Chapter 95

Tristan

Hope. Mathilde said that promising her I would get her out of here wasn’t me lying to her; it was me trying to give her hope.

Is that what I was trying to do?

I guess so.

Hope is a huge part of my job. It always has been, even when I was an ER nurse. You need a strong sense of hope when you work in medicine or as a first responder, given all the pain and tragedy you see. If you don’t hold onto hope, you become cynical.

I have always been good at holding hope for other people. For my patients.

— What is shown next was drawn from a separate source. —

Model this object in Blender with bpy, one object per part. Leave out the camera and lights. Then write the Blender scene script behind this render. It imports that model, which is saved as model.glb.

For the people I’m transporting in my ambulance.

But for myself?

Not so much.

As I sit curled up in the darkness underground, surrounded by rubble, I realize that I think my sense of hope died with Warren, over a year ago.

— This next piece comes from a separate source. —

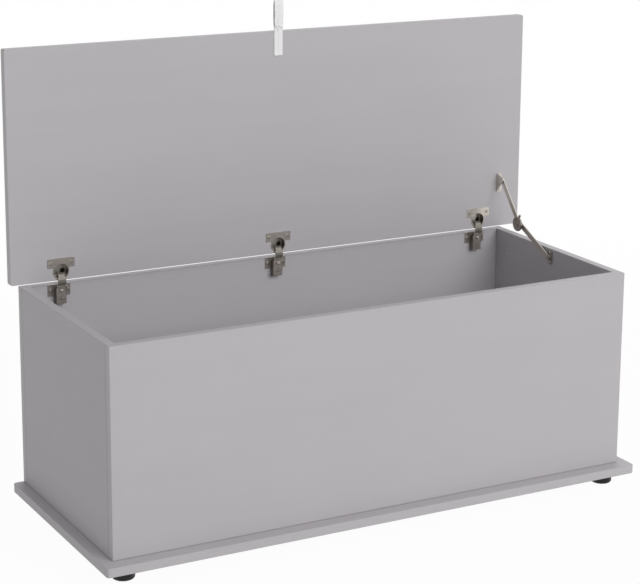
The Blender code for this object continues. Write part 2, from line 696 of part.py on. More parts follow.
def add_pin(carrier, name, pivot, from_x, arm_face_x):
    """A rivet on a bracket: a pin through the arm's bore and a head past the arm's face."""
    toward = 1 if arm_face_x > from_x else -1
    head_start = arm_face_x + toward * STAY_LAYER_GAP
    head_end = head_start + toward * STAY_HEAD_SHEET
    pin_start = from_x - toward * STAY_EAR_SHEET / 2
    pin_end = head_end - toward * STAY_HEAD_SHEET / 2
    pin_middle = (pin_start + pin_end) / 2
    head_middle = (head_start + head_end) / 2
    pin = rod(f"pin {name}", (pin_middle, *pivot), STAY_PIN_RADIUS, abs(pin_end - pin_start))
    head = rod(f"head {name}", (head_middle, *pivot), STAY_HEAD_RADIUS, STAY_HEAD_SHEET)
    combine(carrier, pin, "UNION")
    combine(carrier, head, "UNION")


def make_wall_bracket(carcass):
    """The plate on the right side panel, with a boss and the lower arm's pin."""
    y, z = STAY_WALL_PIVOT
    outer = INNER_SIDE - SEAM
    inner = outer - WALL_BRACKET_SHEET
    half_width, half_height = WALL_BRACKET_WIDTH / 2, WALL_BRACKET_HEIGHT / 2
    outline = rounded_rectangle((y - half_width, z - half_height), (y + half_width, z + half_height),
                                WALL_BRACKET_ROUND)
    bracket = side_plate("stay_wall_bracket", outline, inner, outer)
    boss_end = LOWER_ARM_LAYER + STAY_ARM_SHEET + STAY_LAYER_GAP
    boss_start = outer - WALL_BRACKET_SHEET / 2
    boss = rod("boss stay_wall_bracket", ((boss_start + boss_end) / 2, y, z), WALL_BOSS_RADIUS,
               boss_start - boss_end)
    combine(bracket, boss, "UNION")
    add_pin(bracket, "wall", STAY_WALL_PIVOT, boss_end, LOWER_ARM_LAYER)
    finish(bracket, nickel_finish(bracket.name), carcass)


def make_stay_arm(name, pivot, layer, axis):
    """A flat bar with round ends: a running bore at the pivot that carries it, an eye at the knuckle."""
    bar = side_plate(name, bar_outline(pivot, KNUCKLE, STAY_ARM_WIDTH / 2), layer, layer + STAY_ARM_SHEET)
    through = 2 * STAY_ARM_SHEET + OVERRUN
    bore = rod(f"bore {name}", (layer, *pivot), STAY_PIN_RADIUS + PIVOT_CLEARANCE, through)
    eye = rod(f"eye {name}", (layer, *KNUCKLE), DRUM_STUB_RADIUS + PIVOT_CLEARANCE, through)
    combine(bar, bore, "DIFFERENCE")
    combine(bar, eye, "DIFFERENCE")
    finish(bar, nickel_finish(name), axis)


def make_drum(upper_axis):
    """The knuckle's drum on the upper arm's lower end, with a stub through that arm's eye."""
    back = UPPER_ARM_LAYER - SEAM
    front = back - DRUM_THICKNESS
    drum = rod("stay_drum", ((back + front) / 2, *KNUCKLE), DRUM_RADIUS, DRUM_THICKNESS,
               steps=ROUND_STEPS)
    round_edges(drum, DRUM_ROUND)
    middle = (front + back) / 2
    boss_start = front - DRUM_BOSS_PROUD
    stub_end = UPPER_ARM_LAYER + STAY_ARM_SHEET
    boss = rod("boss stay_drum", ((boss_start + middle) / 2, *KNUCKLE), DRUM_BOSS_RADIUS,
               middle - boss_start)
    stub = rod("stub stay_drum", ((middle + stub_end) / 2, *KNUCKLE), DRUM_STUB_RADIUS,
               stub_end - middle)
    combine(drum, boss, "UNION")
    combine(drum, stub, "UNION")
    finish(drum, dark_nickel_finish(drum.name), upper_axis)


def make_knob(upper_axis):
    """The small friction screw that stands on the drum's rim: a thin neck and a round head."""
    x = UPPER_ARM_LAYER - SEAM - DRUM_THICKNESS / 2
    head_start = DRUM_RADIUS + SEAM + KNOB_NECK_LENGTH
    profile = [(0, head_start + KNOB_LENGTH), (KNOB_RADIUS - DRUM_ROUND, head_start + KNOB_LENGTH)]
    profile += [(KNOB_RADIUS, head_start + KNOB_LENGTH - DRUM_ROUND), (KNOB_RADIUS, head_start)]
    profile += [(KNOB_NECK_RADIUS, head_start), (KNOB_NECK_RADIUS, DRUM_RADIUS + SEAM)]
    profile += [(0, DRUM_RADIUS + SEAM)]
    knob = turned("stay_knob", profile, SMALL_ROUND_STEPS)
    knob.rotation_euler = (math.radians(KNOB_ANGLE_DEG - 90), 0, 0)
    knob.location = (x, *KNUCKLE)
    finish(knob, dark_nickel_finish(knob.name), upper_axis)


def make_stay(carcass, lid_axis, upper_axis, lower_axis):
    """The folding stay: two brackets, two arms in neighbouring layers, and the knuckle's drum."""
    make_lid_bracket(lid_axis)
    make_wall_bracket(carcass)
    make_stay_arm("stay_upper_arm", STAY_LID_PIVOT, UPPER_ARM_LAYER, upper_axis)
    make_stay_arm("stay_lower_arm", STAY_WALL_PIVOT, LOWER_ARM_LAYER, lower_axis)
    make_drum(upper_axis)
    make_knob(upper_axis)


def make_strap(lid_axis):
    """The ribbon pull: two plies sewn flat on the lid's face, opening into a loop past its edge."""
    x = -STRAP_LEFT_OF_MIDDLE
    back = LID_FACE - STRAP_SEAT_GAP
    front = back - 2 * STRAP_PLY
    middle = (front + back) / 2
    sewn_top = LID_TOP + STRAP_SEWN_PAST_EDGE
    strap = box("pull_strap", (x - STRAP_WIDTH / 2, front, LID_TOP - STRAP_TAIL),
                (x + STRAP_WIDTH / 2, back, sewn_top))
    loop_start = LID_TOP + STRAP_SEWN_PAST_EDGE / 2
    height = LID_TOP + STRAP_LOOP - STRAP_PLY / 2 - loop_start
    front_ply = [(middle - out * STRAP_LOOP_HALF_GAP, loop_start + up * height)
                 for up, out in STRAP_LOOP_SHARES]
    back_ply = [(2 * middle - y, z) for y, z in reversed(front_ply[1:])]
    top = [(middle, loop_start + height)]
    loop = bent_strip("loop pull_strap", front_ply + top + back_ply, x, STRAP_WIDTH, STRAP_PLY,
                      cyclic=True)
    combine(strap, loop, "UNION")
    finish(strap, ribbon_finish(strap.name), lid_axis)


def make_chest():
    """Build the chest from the box outwards."""
    carcass = make_axis("carcass", (0, 0, 0))
    link_axis = make_axis("link_axis", (0, *ARM_PIVOT), carcass)
    lid_axis = make_axis("lid_axis", (0, *LID_PIVOT), link_axis)
    upper_axis = make_axis("stay_upper_axis", (UPPER_ARM_LAYER, *STAY_LID_PIVOT), lid_axis)
    lower_axis = make_axis("stay_lower_axis", (LOWER_ARM_LAYER, *STAY_WALL_PIVOT), carcass)
    make_walls(carcass)
    make_glides(carcass)
    end = HALF_LENGTH - HINGE_FROM_END
    hinges = (("left", -end), ("centre", -MIDDLE_HINGE_LEFT), ("right", end))
    for place, x in hinges:
        make_mounting_plate(f"mounting_plate_{place}", x, carcass)
        make_arm(f"hinge_arm_{place}", x, carcass)
        make_link(f"hinge_link_{place}", x, link_axis)
        make_cup(f"hinge_cup_{place}", x, lid_axis)
    make_lid([x for _, x in hinges], lid_axis)
    make_stay(carcass, lid_axis, upper_axis, lower_axis)
    make_strap(lid_axis)


make_chest()
for joint, turn in closing_turns().items():
    print(f"{joint}: {turn:.4f} degrees from open to shut")
for axis_name, axis_place in (("arm pivot", ARM_PIVOT), ("lid pivot", LID_PIVOT),
                              ("stay lid pivot", STAY_LID_PIVOT), ("stay wall pivot", STAY_WALL_PIVOT),
                              ("knuckle", KNUCKLE)):
    print(f"{axis_name}: y {axis_place[0]:.6f} z {axis_place[1]:.6f}")
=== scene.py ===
"""Looks of the long storage chest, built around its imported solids.

Faced boards with edge banding, plated hinges and a folding stay with their screws, a woven
ribbon pull, moulded glides, and a plain pale studio. Metres, +X right, +Y back, +Z up.
"""

import logging
import math
from dataclasses import dataclass
from enum import Enum
from typing import Callable, Sequence

import bmesh
import bpy
from mathutils import Matrix, Vector


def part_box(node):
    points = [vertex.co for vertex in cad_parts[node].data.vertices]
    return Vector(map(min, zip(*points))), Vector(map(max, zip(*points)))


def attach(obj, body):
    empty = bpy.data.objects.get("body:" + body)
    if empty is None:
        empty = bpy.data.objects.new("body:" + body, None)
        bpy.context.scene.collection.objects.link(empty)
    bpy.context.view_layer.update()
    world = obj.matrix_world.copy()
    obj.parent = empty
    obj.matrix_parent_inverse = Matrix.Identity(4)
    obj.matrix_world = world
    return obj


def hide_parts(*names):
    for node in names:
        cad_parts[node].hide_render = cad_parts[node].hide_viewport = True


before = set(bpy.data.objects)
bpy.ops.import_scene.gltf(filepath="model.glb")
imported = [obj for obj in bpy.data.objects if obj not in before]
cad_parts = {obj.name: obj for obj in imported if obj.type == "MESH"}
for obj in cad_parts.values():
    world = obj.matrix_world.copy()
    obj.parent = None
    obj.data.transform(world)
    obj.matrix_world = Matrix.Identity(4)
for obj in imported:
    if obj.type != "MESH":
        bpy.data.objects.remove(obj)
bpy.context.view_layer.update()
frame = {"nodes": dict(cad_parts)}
NODES: dict[str, bpy.types.Object] = frame["nodes"]

logging.basicConfig(level=logging.INFO, format="%(message)s")
LOG = logging.getLogger("chest")

Material = bpy.types.Material
Node = bpy.types.Node
Socket = bpy.types.NodeSocket
Thing = bpy.types.Object
Place = tuple[float, float, float]
Colour = tuple[float, float, float]
Span = tuple[float, float]

HINGE_PLACES = ("left", "centre", "right")
SIDES = (("left", -1), ("right", 1))
LEVELS = ("lower", "upper")
EVEN: Place = (1.0, 1.0, 1.0)
FRONT_VIEW: Place = (1.0, 0.0, 1.0)
WHITE = (1.0, 1.0, 1.0, 1.0)
RISING: Span = (0.0, 1.0)
FALLING: Span = (1.0, 0.0)
FLOAT = "NodeSocketFloat"
VECTOR = "NodeSocketVector"
TINY = 1e-12


class Slot(Enum):
    """Two material slot names; no piece in this script takes them."""

    NICKEL = "nickel"
    RIBBON = "ribbon"


class Body(Enum):
    """The bodies that the added pieces ride on."""

    CARCASS = "carcass"
    LID = "lid"


class Facing(Enum):
    """The frame directions that a screw's head may face."""

    FRONT = (0, -1, 0)
    LEFT = (-1, 0, 0)


def clamp(value: float) -> float:
    """A value kept between 0 and 1."""
    return min(max(value, 0.0), 1.0)


# ---- node building ----


@dataclass(frozen=True)
class Noise:
    """How fine, how detailed and how rough a noise pattern is."""

    scale: float
    detail: float = 2.0
    roughness: float = 0.5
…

Since then, I haven’t had hope for myself.

Sure, I’ve survived, and I think a large part of me thought that survival was the best I could expect.

I didn’t believe that things could be better than basic survival.

I didn’t have hope.

Ever since meeting Nick, that forgotten sense of hope has been fighting against my walls, my boundaries, my grief, trying to remind me that things might just be okay.

Maybe I had started to accept that before the earthquake. Maybe I was hoping for a future with Nick. Maybe I was about to admit that I loved him.

And then the earthquake.

Where is the hope now?

Now that I am buried underground, trapped beneath concrete, with no way out and no signs of rescue in sight.

I am injured, dehydrated, and very hungry. My body is no doubt going into shock. I don’t know the full extent of my injuries. I am weak and growing weaker by the minute.

I tried to save someone, and she died.

What hope do I have?

Tears start to roll down my cheeks, but I don’t have the strength to reach up and brush them away. Why bother, anyway? I feel like I’ve earned a good cry.

Carefully, I extend my stiff legs, and my boot bumps against something that rattles against the concrete. I frown, unable to see enough in the darkness to tell what it is. I prod it with my foot again. It moves.

Moving slowly, painfully, I crawl forward until one of my scraped hands closes around it.

The radio.

When I tried it earlier, I got no signal. But what did Mathilde say about the radio?

She asked me what I would say to Nick if I had the chance to talk to him over the radio.

I close my eyes.

What would I say?

Maybe he can’t hear me. Maybe he’s not even up there. I have no way of knowing.

But hope isn’t built on things you know.

Hope comes when you don’t know how something will work out, and you try anyway.

I press the button on the radio to contact the truck and whisper in a raw, trembling voice, “Hello? This is Firefighter Tristan Cavanagh with the 27th. Anyone there?”